If you have contacted many investors but failed to get a positive response, find out if there is something you are not doing right. You may consult friends or any business expert for advice.
Negotiating with investors
Knowing how to negotiate with your investors will help you secure funding quickly. You should enter into the negotiating table with flexibility and an open mind. Funders are known to impose stringent conditions before investing, but your professional negotiations will make them soften their hard-line stance.
Seed round startup valuations
Determining how much money you need for your business and how much to delegate to future rounds is a crucial step towards your startup’s valuation. Knowing the value of your business is one of the vital requirements that funders consider before investing.

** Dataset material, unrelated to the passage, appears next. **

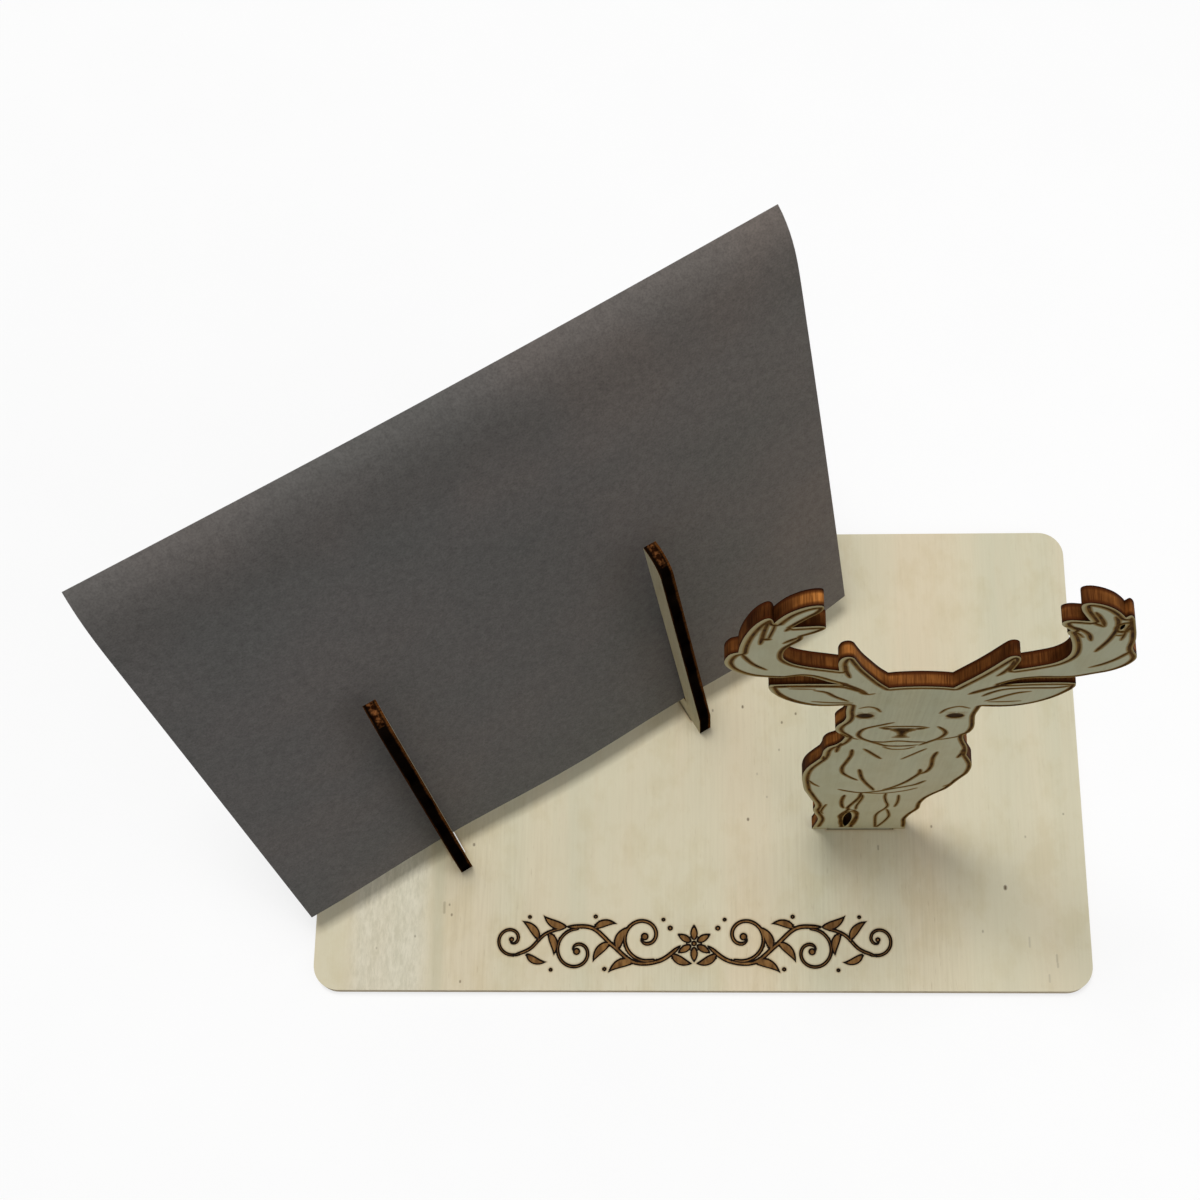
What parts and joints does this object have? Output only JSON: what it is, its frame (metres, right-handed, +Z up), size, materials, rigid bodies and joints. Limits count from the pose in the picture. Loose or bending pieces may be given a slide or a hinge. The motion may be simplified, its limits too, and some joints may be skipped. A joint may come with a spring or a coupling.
{
  "type": "gift card holder",
  "caption": "Plywood desk stand with a rounded base plate, slotted leaning forks that hold an upright card, and a plug-in stag figure.",
  "frame": {"origin": "centre of the base plate's underside", "axes": "+Z up, -Y towards the front edge that the figure faces, +X to the right seen from the front"},
  "size_m": [0.2025, 0.1273, 0.1622],
  "materials": {
    "plate_plywood": "pale poplar plywood with burnt edges",
    "figure_plywood": "pale poplar plywood with burnt edges and engraved lines",
    "grey_card": "matt dark grey card"
  },
  "bodies": {
    "base": {"base_plate": "plate_plywood", "left_fork": "plate_plywood", "right_fork": "plate_plywood"},
    "figure": {"stag_figure": "figure_plywood"},
    "card": {"card": "grey_card"}
  },
  "joints": [
    {"name": "card_lift", "type": "slide", "parent": "base", "child": "card", "axis": [-0.1403, 0.2335, 0.9622], "range_m": [0, 0.085]},
    {"name": "figure_lift", "type": "slide", "parent": "base", "child": "figure", "axis": [0, 0, 1], "range_m": [0, 0.02]}
  ]
}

To build an effective pitch deck, you must consider the amount of capital your business requires, the proportion of the company you intend to sell, and the type of valuation you plan to use.
Note that your startup value’s primary determinants are the market forces and the investors’ willingness to pay a premium. If you want to get a better valuation, you must pitch your idea to many investors and get them interested in your startup.
The general rule of the thumb requires founders to sell 10% — 20% of their stake in the company. The simplest way to value your company is to multiply the amount of money you want by three.
You can value your startup based on your competitor’s history. For instance, you can analyze your nearest competitor and mirror their valuation.
Startups find it challenging to get seed funds for many reasons, such as lack of collateral and poor business track records. Fortunately, some investors are willing to fund them despite such challenges. To succeed in getting seed funding, you must prepare and present a compelling pitch deck to your potential investors.